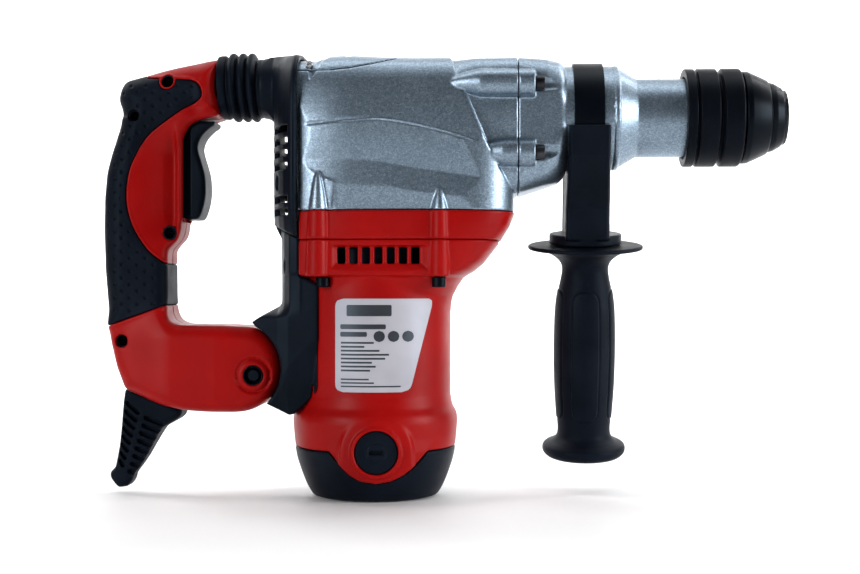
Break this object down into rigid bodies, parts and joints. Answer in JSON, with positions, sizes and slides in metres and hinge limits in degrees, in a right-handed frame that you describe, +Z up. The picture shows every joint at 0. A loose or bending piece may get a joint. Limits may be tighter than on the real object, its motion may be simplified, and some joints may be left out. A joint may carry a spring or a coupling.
{
  "type": "rotary hammer",
  "caption": "Rotary hammer with vertical motor, sprung D-shaped rear handle, bellows, quick-release chuck and clamped side handle.",
  "frame": {"origin": "on the motor axis, at the flat underside of the motor end cap", "axes": "+X forward along the hammer axis towards the tool bit, +Z up along the motor axis, +Y to the left of the tool"},
  "size_m": [0.3783, 0.1011, 0.2462],
  "materials": {
    "silver_housing": "metallic paint with fine speckle, satin",
    "red_housing": "moulded nylon, satin",
    "black_cover": "moulded nylon, fine texture",
    "soft_rubber": "overmoulded elastomer, dimpled",
    "chuck_black": "satin black sleeve",
    "steel": "ground steel",
    "dark_steel": "blackened steel",
    "copper": "copper and brass",
    "carbon": "pressed carbon",
    "label": null
  },
  "bodies": {
    "housing": {"gear_housing": "silver_housing", "top_cover": "silver_housing", "front_housing": "silver_housing", "front_screw_right_upper": "dark_steel", "front_screw_right_lower": "dark_steel", "front_screw_left_upper": "dark_steel", "front_screw_left_lower": "dark_steel", "barrel_bearing": "steel", "barrel_seal": "soft_rubber", "intermediate_flange": "red_housing", "motor_housing": "red_housing", "motor_screw_right_rear": "black_cover", "motor_screw_right_front": "black_cover", "motor_screw_left_rear": "black_cover", "motor_screw_left_front": "black_cover", "end_cap": "black_cover", "brush_cap_right": "black_cover", "brush_cap_left": "black_cover", "brush_holder_right": "copper", "brush_holder_left": "copper", "carbon_brush_right": "carbon", "carbon_brush_left": "carbon", "stator": "copper", "lower_bearing": "steel", "upper_bearing": "steel", "rear_cover": "black_cover", "lower_bracket": "black_cover", "nameplate": "label"},
    "rear_handle": {"handle_shell_right": "red_housing", "handle_shell_left": "red_housing", "soft_grip": "soft_rubber", "switch_body": "black_cover", "pivot_bolt": "dark_steel", "strain_relief": "soft_rubber", "bellows": "soft_rubber"},
    "trigger": {"trigger": "black_cover"},
    "side_handle": {"clamp_band": "dark_steel", "clamp_block": "chuck_black", "clamp_bolt": "dark_steel"},
    "side_grip": {"side_grip": "soft_rubber"},
    "mode_selector": {"mode_selector": "black_cover"},
    "armature": {"armature_shaft": "steel", "armature_core": "dark_steel", "commutator": "copper", "cooling_fan": "black_cover"},
    "crank": {"crankshaft": "steel", "crank_gear": "steel"},
    "countershaft": {"countershaft": "steel", "countershaft_gear": "steel", "bevel_pinion": "steel"},
    "spindle": {"spindle_tube": "steel", "bevel_gear": "steel", "tool_holder": "dark_steel", "dust_cap": "soft_rubber"},
    "chuck_sleeve": {"chuck_sleeve": "chuck_black"},
    "piston": {"piston": "steel"},
    "connecting_rod": {"connecting_rod": "steel"},
    "striker": {"striker": "steel"},
    "impact_bolt": {"impact_bolt": "steel"}
  },
  "joints": [
    {"name": "handle_pivot", "type": "hinge", "parent": "housing", "child": "rear_handle", "pos_m": [-0.0654, 0, 0.0666], "axis": [0, 1, 0], "range_deg": [0, 1.2], "stiffness_Nm_per_rad": 900, "deforming": ["bellows"]},
    {"name": "trigger_pull", "type": "slide", "parent": "rear_handle", "child": "trigger", "axis": [-1, 0, 0], "range_m": [0, 0.006], "stiffness_N_per_m": 900, "springref_m": -0.004},
    {"name": "side_handle_swing", "type": "hinge", "parent": "housing", "child": "side_handle", "pos_m": [0.1175, 0, 0.2085], "axis": [1, 0, 0], "continuous": true},
    {"name": "side_grip_twist", "type": "hinge", "parent": "side_handle", "child": "side_grip", "pos_m": [0.1175, 0.0167, 0.08967], "axis": [0, -0.1392, 0.9903], "continuous": true},
    {"name": "mode_turn", "type": "hinge", "parent": "housing", "child": "mode_selector", "pos_m": [0.01, 0.045, 0.19], "axis": [0, 1, 0], "range_deg": [0, 180]},
    {"name": "motor_spin", "type": "hinge", "parent": "housing", "child": "armature", "pos_m": [0, 0, 0.06], "axis": [0, 0, 1], "continuous": true},
    {"name": "crank_spin", "type": "hinge", "parent": "housing", "child": "crank", "pos_m": [0.022, 0, 0.17], "axis": [0, 0, 1], "continuous": true},
    {"name": "countershaft_spin", "type": "hinge", "parent": "housing", "child": "countershaft", "pos_m": [0.057, 0, 0.17], "axis": [0, 0, 1], "continuous": true},
    {"name": "spindle_spin", "type": "hinge", "parent": "housing", "child": "spindle", "pos_m": [0.15, 0, 0.2085], "axis": [1, 0, 0], "continuous": true},
    {"name": "sleeve_pull", "type": "slide", "parent": "spindle", "child": "chuck_sleeve", "axis": [-1, 0, 0], "range_m": [0, 0.008], "stiffness_N_per_m": 1200, "springref_m": -0.003},
    {"name": "piston_stroke", "type": "slide", "parent": "housing", "child": "piston", "axis": [-1, 0, 0], "range_m": [0, 0.022]},
    {"name": "rod_swing", "type": "hinge", "parent": "piston", "child": "connecting_rod", "pos_m": [0.064, 0, 0.2085], "axis": [0, 0, 1], "range_deg": [-20, 20]},
    {"name": "striker_travel", "type": "slide", "parent": "housing", "child": "striker", "axis": [1, 0, 0], "range_m": [-0.008, 0.004]},
    {"name": "impact_bolt_travel", "type": "slide", "parent": "housing", "child": "impact_bolt", "axis": [1, 0, 0], "range_m": [0, 0.003]}
  ],
  "couplings": [
    {"joint": "crank_spin", "follows": "motor_spin", "ratio": -0.2},
    {"joint": "countershaft_spin", "follows": "motor_spin", "ratio": 0.21429},
    {"joint": "spindle_spin", "follows": "motor_spin", "ratio": 0.057143}
  ]
}
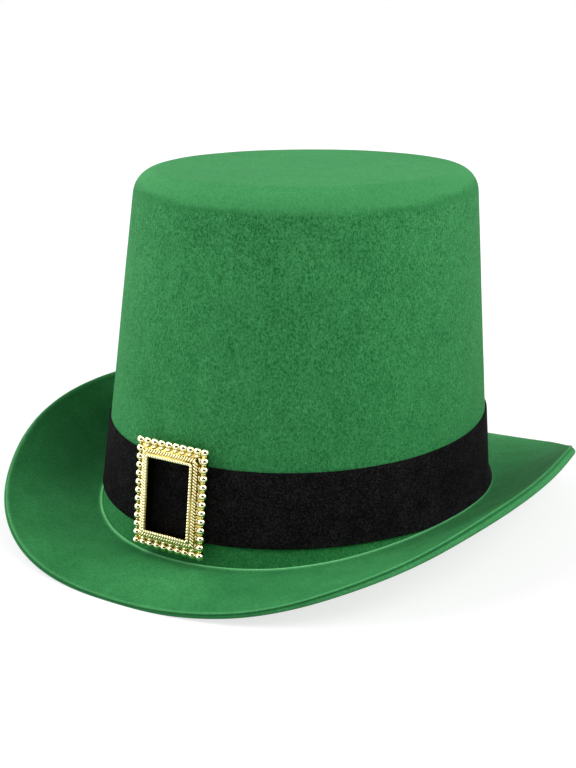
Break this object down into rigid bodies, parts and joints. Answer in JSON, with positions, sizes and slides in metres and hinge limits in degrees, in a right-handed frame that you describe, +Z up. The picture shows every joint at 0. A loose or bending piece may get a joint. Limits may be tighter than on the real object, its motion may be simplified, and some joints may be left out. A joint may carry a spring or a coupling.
{
  "type": "leprechaun hat",
  "caption": "Green felt top hat with a tapered flat-topped crown, a brim curled up at both sides, a black felt band and a rectangular beaded gilt buckle at the front.",
  "frame": {"origin": "on the floor under the middle of the brim", "axes": "+Z up through the crown; the wearer looks along -Y, where the buckle is; +X is the wearer's left"},
  "size_m": [0.252, 0.2838, 0.163],
  "materials": {
    "green_felt": "dense matt wool felt with short raised fibres",
    "black_felt": "dense matt felt with a few grey fibres",
    "gilt": "mirror bright pale gold plating"
  },
  "bodies": {
    "root": {"crown": "green_felt", "brim": "green_felt", "hat_band": "black_felt", "buckle": "gilt"}
  },
  "joints": []
}
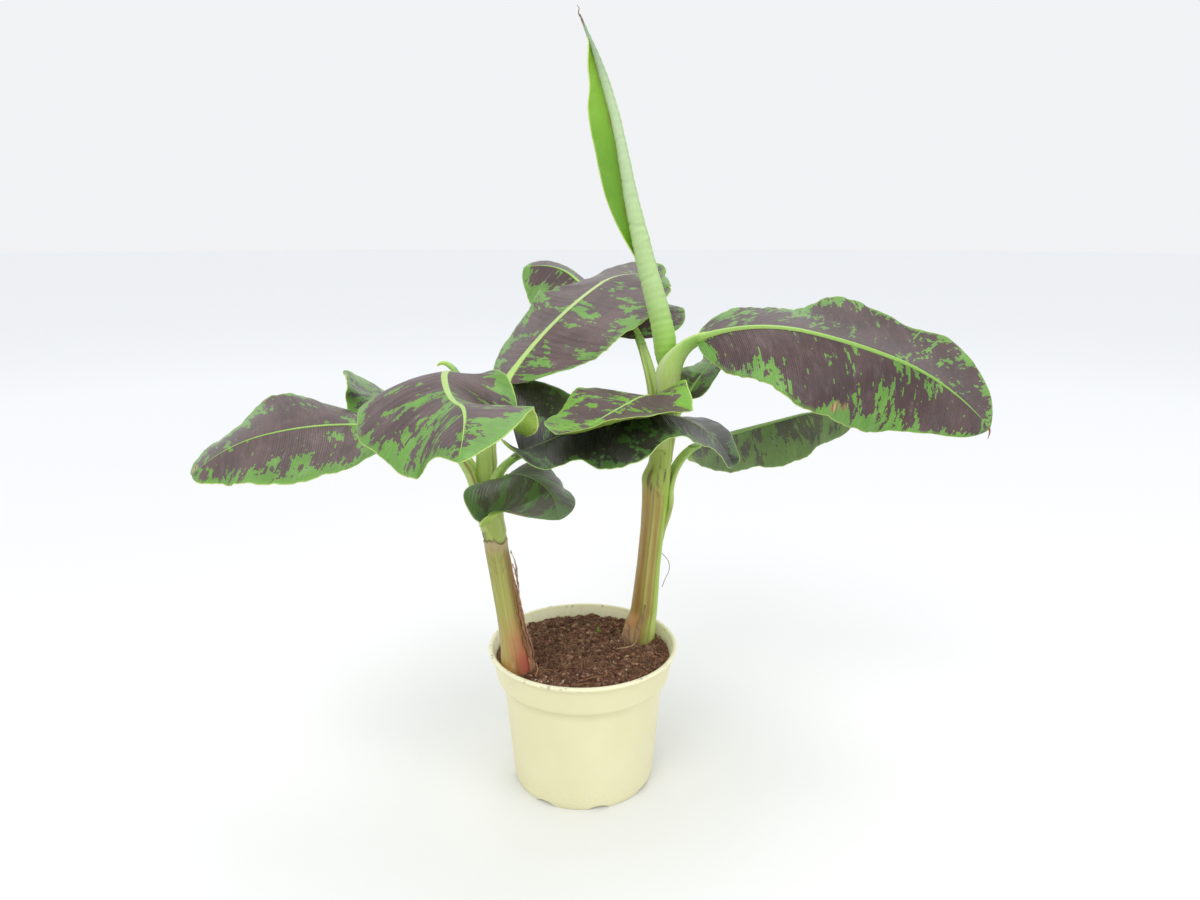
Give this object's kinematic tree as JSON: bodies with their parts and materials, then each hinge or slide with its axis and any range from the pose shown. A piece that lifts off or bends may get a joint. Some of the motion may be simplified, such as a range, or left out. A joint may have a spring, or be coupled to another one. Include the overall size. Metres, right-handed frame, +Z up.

> _Required task_
Which lines contain "joints"? Copy each of them out.

> _Final answer_
Break this object down into rigid bodies, parts and joints. Answer in JSON, with positions, sizes and slides in metres and hinge limits in degrees, in a right-handed frame that you describe, +Z up. The picture shows every joint at 0. A loose or bending piece may get a joint. Limits may be tighter than on the real object, its motion may be simplified, and some joints may be left out. A joint may carry a spring or a coupling.
  "joints": [
Break this object down into rigid bodies, parts and joints. Answer in JSON, with positions, sizes and slides in metres and hinge limits in degrees, in a right-handed frame that you describe, +Z up. The picture shows every joint at 0. A loose or bending piece may get a joint. Limits may be tighter than on the real object, its motion may be simplified, and some joints may be left out. A joint may carry a spring or a coupling.
  "joints": []